We arrived later that night and so never tried this - and I'm grateful now that we didn't. The local said that, at Trapper John's, instead of kissing a cod fish, they make you kiss a puffin's arse! Ak! I think I'd rather kiss the fish, thanks. In any case, it might be a funny show to watch the unsuspecting foreigners get initiated!
We found this out by being on the whale tour. We wanted to know about the drink "Screech" which is supposed to be a local drink of St. John's. Our guide told us that basically it is made out of Jamaican rum that you drink straight out of a shot glass and people are supposed to cringe and go on about it. But it's your local lore. My friend Beatrice and I drank it like pros and the rum that he had was actually quite tasty and smooth. So if you hear about getting "screeched in" by all means try it!
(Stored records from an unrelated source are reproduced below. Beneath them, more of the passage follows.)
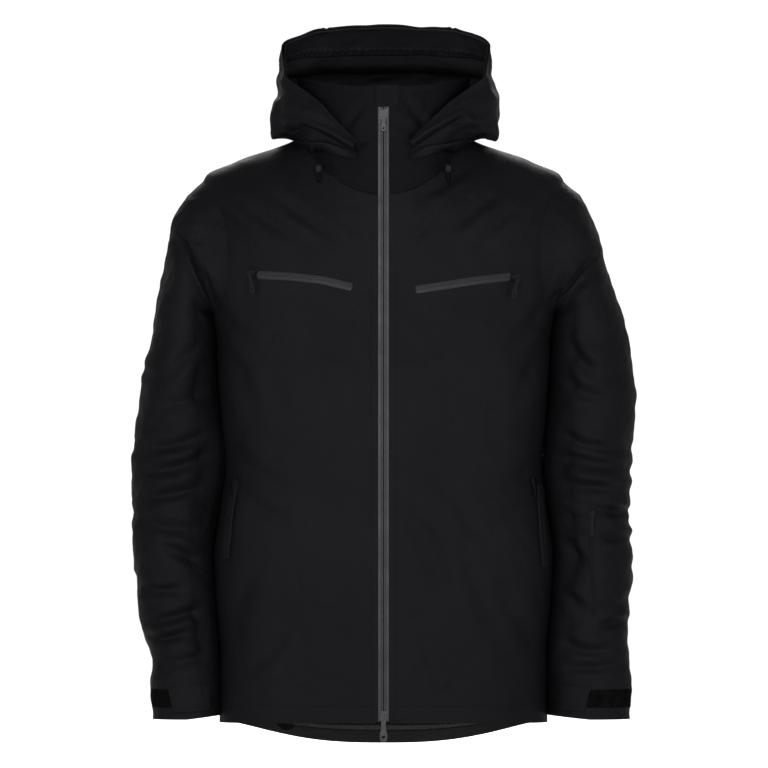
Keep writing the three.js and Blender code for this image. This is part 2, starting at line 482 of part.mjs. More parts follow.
// ---------------------------------------------------------------- sleeves
const AU = Array.from({ length: 14 }, (_, i) => (i * 360) / 14);
for (const side of ["left", "right"]) {
  const sgn = side === "left" ? 1 : -1;
  const surf = (u, t) => sleeve(sgn, u, t);
  const out = (p, u, t) => {
    const a = armAt(t);
    return p.clone().sub(new THREE.Vector3(sgn * a[0], a[1], a[2]));
  };
  // at a bend one ring is turned about the bend's axis on the side that closes, so the two shells never meet
  const bent = (t0, dLean, slope, yPivot) => (u, t) => {
    const p = surf(u, t);
    if (Math.abs(t - t0) > 1e-6) return p;
    const [cx, cy, cz, lean, r1] = armAt(t), up = Math.sin(rad(u));
    if (dLean && up > 0) {
      p.x = sgn * (cx + r1 * up * Math.sin(rad(lean + dLean)));
      p.z = cz + r1 * up * Math.cos(rad(lean + dLean));
    }
    if (slope) p.z += Math.max(0, yPivot - p.y) * slope;
    return p;
  };
  const ringed = (name, ts, off, mat, dFirst, dLast) => {
    const edges = [];
    if (dFirst) edges.push([ts[0], ...dFirst]);
    if (dLast) edges.push([ts[ts.length - 1], ...dLast]);
    const shape = (u, t) => {
      for (const [t0, dLean, slope] of edges) if (Math.abs(t - t0) < 1e-6) return bent(t0, dLean, slope, ELBOW_Y)(u, t);
      return surf(u, t);
    };
    add(name, cloth(shape, AU, ts, off, { wrap: true, outward: out }), mat);
  };
  ringed(`sleeve_head_${side}`, [0, 1, 2, 3, 3.98], [0, -SHELL_T], fabric, null, [-SHOULDER_CLEAR[0], 0]);
  ringed(`sleeve_upper_${side}`, [4.07, 5, 6, 6.98], [0, -SHELL_T], fabric, [SHOULDER_CLEAR[1], 0], [0, ELBOW_CLEAR[0]]);
  ringed(`sleeve_lower_${side}`, [7.03, 8, 9, 10, 11, 12, 13, 14], [0, -SHELL_T], fabric, [0, -ELBOW_CLEAR[1]]);
  ringed(`sleeve_lining_${side}`, [7.7, 8.2, 9, 10, 11, 12, 13, 13.7], [-2.5, -4.5], liningMat, null);
  // loop patch on the outer front of the cuff; the tab's free end covers its inner edge
  add(`cuff_loop_patch_${side}`, cloth(surf, [118, 130, 142, 154, 166], [12.75, 13.0, 13.6], [1.5, 0.4], { outward: out }), velcro);
  add(`cuff_tab_${side}`, cloth(surf, [168, 181, 194, 207, 220], [12.7, 13.0, 13.68], [3.0, 1.4], { outward: out }), fabric);
}
// forearm pocket on the wearer's left sleeve
{
  const x = 271, y0 = -66.4, z1 = 304, z0 = 158;
  add("sleeve_zip", boxAt(7, 1.3, z1 - z0, x, y0 - 2.2, (z0 + z1) / 2), zipMat);
  const s = smallSlider(7.5, 9.5);
  add("sleeve_slider", s, metal, [x, y0 - 2.85, z1 - 7]);
  add("sleeve_puller", pull(6.5, 24, 1.3), metal, [x, y0 - 8.6, z1 - 12]);
}

export default jacket;
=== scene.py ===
import bpy
import math
import numpy as np
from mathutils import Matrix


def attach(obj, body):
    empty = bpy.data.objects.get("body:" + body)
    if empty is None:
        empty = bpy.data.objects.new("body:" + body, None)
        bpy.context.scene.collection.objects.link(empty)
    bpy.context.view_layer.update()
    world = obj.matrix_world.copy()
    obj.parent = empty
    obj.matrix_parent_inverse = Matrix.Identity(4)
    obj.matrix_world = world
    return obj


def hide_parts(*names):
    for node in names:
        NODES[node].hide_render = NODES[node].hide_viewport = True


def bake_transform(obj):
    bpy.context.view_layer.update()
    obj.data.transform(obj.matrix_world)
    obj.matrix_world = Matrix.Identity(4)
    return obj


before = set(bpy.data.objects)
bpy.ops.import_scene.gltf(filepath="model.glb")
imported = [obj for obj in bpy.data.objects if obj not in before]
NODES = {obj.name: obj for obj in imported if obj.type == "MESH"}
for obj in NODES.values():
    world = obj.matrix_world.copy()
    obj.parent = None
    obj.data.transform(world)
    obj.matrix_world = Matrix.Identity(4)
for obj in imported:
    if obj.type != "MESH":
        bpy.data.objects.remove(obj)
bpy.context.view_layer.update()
OY, OZ = 72.0, 792.0
SIDES = (("left", 1), ("right", -1))


def row(p):
    p = np.asarray(p, float)
    return (p - np.array([0.0, OY, OZ])) / 1000.0


# ------------------------------------------------------------------ materials
def principled(name, color, rough=0.7, metallic=0.0, sheen=0.0, sheen_rough=0.5, coat=0.0, coat_rough=0.3, spec=0.5):
    m = bpy.data.materials.new(name)
    m.use_nodes = True
    nt = m.node_tree
    b = nt.nodes["Principled BSDF"]
    b.inputs["Base Color"].default_value = (*color, 1)
    b.inputs["Roughness"].default_value = rough
    b.inputs["Metallic"].default_value = metallic
    b.inputs["Sheen Weight"].default_value = sheen
    b.inputs["Sheen Roughness"].default_value = sheen_rough
    b.inputs["Coat Weight"].default_value = coat
    b.inputs["Coat Roughness"].default_value = coat_rough
    b.inputs["Specular IOR Level"].default_value = spec
    return m, nt, b


def node(nt, kind, **inputs):
    n = nt.nodes.new(kind)
    for k, v in inputs.items():
        n.inputs[k.replace("_", " ")].default_value = v
    return n


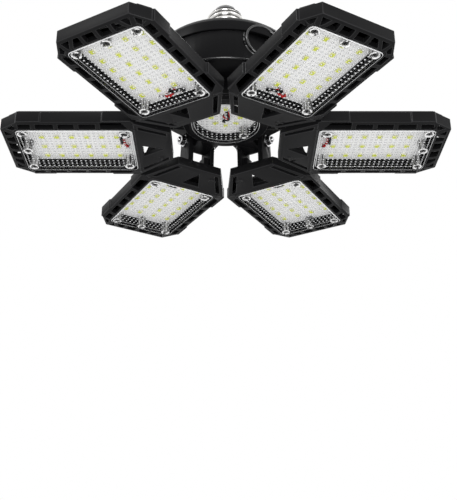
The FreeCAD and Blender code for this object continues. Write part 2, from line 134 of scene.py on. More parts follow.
class Finish:
    """A material: its Principled shader, and one method that adds any other node."""

    def __init__(self, name, color=(0.5, 0.5, 0.5), **sockets):
        self.material = bpy.data.materials.new(name)
        self.material.use_nodes = True
        self.tree = self.material.node_tree
        self.shader = self.tree.nodes["Principled BSDF"]
        self.feed(self.shader, {"Base Color": (*color, 1.0)})
        self.set(**sockets)

    def set(self, **sockets):
        """Fills sockets of the shader; an underscore stands for the space in a socket's name."""
        self.feed(self.shader, {key.replace("_", " "): value for key, value in sockets.items()})

    def feed(self, node, sockets):
        for key, value in sockets.items():
            if isinstance(value, Value):
                self.tree.links.new(value.socket, node.inputs[key])
            else:
                node.inputs[key].default_value = value

    def node(self, kind, settings=None, sockets=None, out=0):
        node = self.tree.nodes.new(kind)
        for key, value in (settings or {}).items():
            setattr(node, key, value)
        self.feed(node, sockets or {})
        return Value(self, node.outputs[out])

    def place(self):
        """The piece's own coordinates, in metres."""
        return self.node("ShaderNodeTexCoord", out="Object")

    def parts_of(self, vector):
        """A vector's three numbers."""
        split = self.node("ShaderNodeSeparateXYZ", None, {"Vector": vector})
        return [Value(self, socket) for socket in split.socket.node.outputs]

    def grain(self, scale, detail=3.0, rough=0.6):
        """Noise from 0 to 1, with about scale features in a metre."""
        sockets = {"Vector": self.place(), "Scale": scale, "Detail": detail, "Roughness": rough}
        return self.node("ShaderNodeTexNoise", None, sockets)

    def mixed(self, share, first, second):
        """The colour first where share is 0, and second where it is 1; a Mix node's colours are its sockets 6
        and 7, and its result is socket 2."""
        first, second = [color if isinstance(color, Value) else (*color, 1.0) for color in (first, second)]
        return self.node("ShaderNodeMix", {"data_type": "RGBA"}, {0: share, 6: first, 7: second}, 2)

    def relief(self, height, depth, strength=1.0):
        """The surface normal over a height field of that depth in metres."""
        sockets = {"Height": height, "Distance": depth, "Strength": strength}
        return self.node("ShaderNodeBump", None, sockets)


def white_world():
    """White to the eye, to gloss and through glass; a plain grey light to everything else."""
    world = bpy.data.worlds.new("white_room")
    world.use_nodes = True
    bpy.context.scene.world = world
    tree = world.node_tree
    grey = 0.88
    rays = tree.nodes.new("ShaderNodeLightPath")
    seen = rays.outputs["Is Camera Ray"]
    for other in ("Is Glossy Ray", "Is Transmission Ray"):
        either = tree.nodes.new("ShaderNodeMath")
        either.operation = "MAXIMUM"
        tree.links.new(seen, either.inputs[0])
        tree.links.new(rays.outputs[other], either.inputs[1])
        seen = either.outputs[0]
    mix = tree.nodes.new("ShaderNodeMix")
    mix.data_type = "RGBA"
    mix.inputs[6].default_value = (grey, grey, grey, 1)
    mix.inputs[7].default_value = (1, 1, 1, 1)
    tree.links.new(seen, mix.inputs[0])
    tree.links.new(mix.outputs[2], tree.nodes["Background"].inputs["Color"])
    tree.nodes["Background"].inputs["Strength"].default_value = 1.0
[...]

On the waterfrong of the city of St. John's there is or was a red double decker bus fitted out as a tiny coffee shop. I don't know if it's still there now. You can actually sit inside and in summer there were a few tables outside.
Newfoundland is such a unique environment. The most important cultural tips which might be stated are: Nobody dresses up, fancy restaurants are few and far between, and grumpy natives don't exist. Therefore, take it like it comes, and be a non-complaining, non-grumpy visitor. The natives are so peaceful, and so well grounded, we could all learn from them.
Not everything is as it appears. Be mindful of where you are and avoid the shallow mistake of judging someone based on what they look like. The people of the area include a diverse mix of cultural backgrounds including European settler, Aboriginal (Inuit and Innu) and Métis.